Mr. Esteves and the documents he provided confirm the procurement of the hotels is through his agency, not the Governor's Office. During the public health emergency and according to a March 20, 2020 designation letter to the Federal Emergency Management Agency by the governor, the only people authorized to obligate or expend federal money for this emergency have been Mr. Babauta and the alternate Governor's Authorized Representative, Guam Homeland Security Advisor Timothy Aguon.


But according to Ms. Rhodes, Mr. Esteves, and the documents disclosed, it was Mr. Huynh - who isn't even an employee of Guam Homeland Security/Office of Civil Defense - who obligated GovGuam and the use of federal funds for the hotels.
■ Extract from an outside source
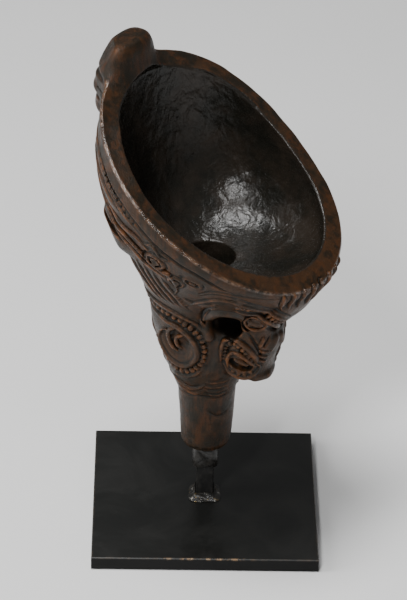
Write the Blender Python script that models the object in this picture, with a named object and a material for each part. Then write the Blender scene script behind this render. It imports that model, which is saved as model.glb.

Mr. Esteves said that despite the ongoing use of the hotels since mid-March, the hotel contracts have not been fully executed, which directly contradicts a statement Ms. Leon Guerrero made in a news conference Wednesday. When pressed for the three price quotes required by law to be submitted prior to the execution of any contract (which obligates funds), Mr. Esteves said his office was not in possession of any such price quotation documents.


When asked how any contract was routed without his agency's certifying officer certifying the legal use of funds, Mr. Esteves said that no such certification of funds had been signed.


That led Kandit to ask whether any funds had been encumbered, obligated, or spent for the hotels. "No, none," he replied.


An April 17 email from budget director Lester Carlson, however, tells a different story.


"FYI and as discussed with CoS (Babauta) a week or so ago, BBMR and DoA (Department of Administration) made a verbal agreement to advance a 'good faith' payment to hotels and laundry providers. BBMR and DoA were prepared to make more 'good faith' more meaningful payments to hotels and laundry service providers two weeks ago but the funding source was revised. Despite this DoA, with and under consultation with DoA and without consultation with OCD under the guidance of recent E.O.'s, authorized payments to hotels and for 2 payments to the laundry service provider were processed. TO DATE WE HAVE PAID ABOUT $142,000 TO THESE PROVIDERS IN ADVANCE OF EXECUTED CONTRACTS AND CONCURRENCE FROM OCD AND GSA." (emphasis added)

The payments referenced by Mr. Carlson in his email were made at the direction of Mr. Huynh, who on April 6 received an email from Ajay Pothen of the company that owns the Pacific Star Hotel.


"Please see the attached invoice for the quarantine facility as per the GHS/MPL Agreement I previously signed," Mr. Pothen wrote in his email to Mr. Huynh, which Mr. Huynh then forwarded to Edward Birn, the director of the Department of Administration, Mr. Carlson, Mr. Babauta, Mr. Esteves, and to Jon Junior Calvo, the governor's new chief of staff.


Mr. Huynh previously directed the payment of invoices from the laundry provider on April 3.


The government's payment to these hotels and laundry provider without the existence of price quotes and other documents (stay tuned for the second part of this story) in the legally-required procurement record, without the certification of the legal use of funds, and without legally-executed contracts violates the island's procurement laws. The selection of certain hotels without competitive or merit-based bidding violates the law. The selection of certain hotels over others, at a time when the governor ordered the closure of the industry, and the payment to those hotels to keep them solvent and operating over others is a clear violation of the Anti-Trust Law of Guam. The failure of the Department of Administration to disclose all of this paperwork and the copies of checks paid to these hotels following a FOIA request for those documents violates the Freedom of Information Act.


And the paper trail leading to her son-in-law and legal counsel, who had no authority to obligate federal funds, is plainly illegal.


Why was there a rush to obligate federal funds and make cash payments to these hotels without contracts?


In a March 26 email, Mr. Huynh indicates his intimate knowledge of the financial position of the hotels:


"The unfortunate thing is that these vendors were only able to provide us with these accommodations if we agreed to pay as we go. They have cash flow issues and would need to pay their own staff and vendors. So if at all possible, would you help facilitate the payment of invoices (I've sent them to Chuck Esteves already). The contracts will follow as soon as the AG is done with review and all other signatures are captured. I do believe the governor's executive order allows for the fast tracking of these. In fact, it may allow us to forego some things as well (I am not advising that)."

At least one of those hotels - the Pacific Star - is managed by a company with a $32 million mortgage with the Bank of Guam, where Ms. Leon Guerrero recently was its president and CEO, and where her son in law Mr. Huynh was her lawyer.


As for Mr. Babauta's involvement in the botched procurement, in a March 29 email to the government's finance officers, the adjutant general, Civil Defense, hotel coordinator Rebecca Respicio and the governor's new chief of staff, he directed, "Haig will have the conversation with PacStar - Please keep Charles Esteves in the loop on this so that he can track for FEMA and reimbursement purposes."


This is only the beginning of this story.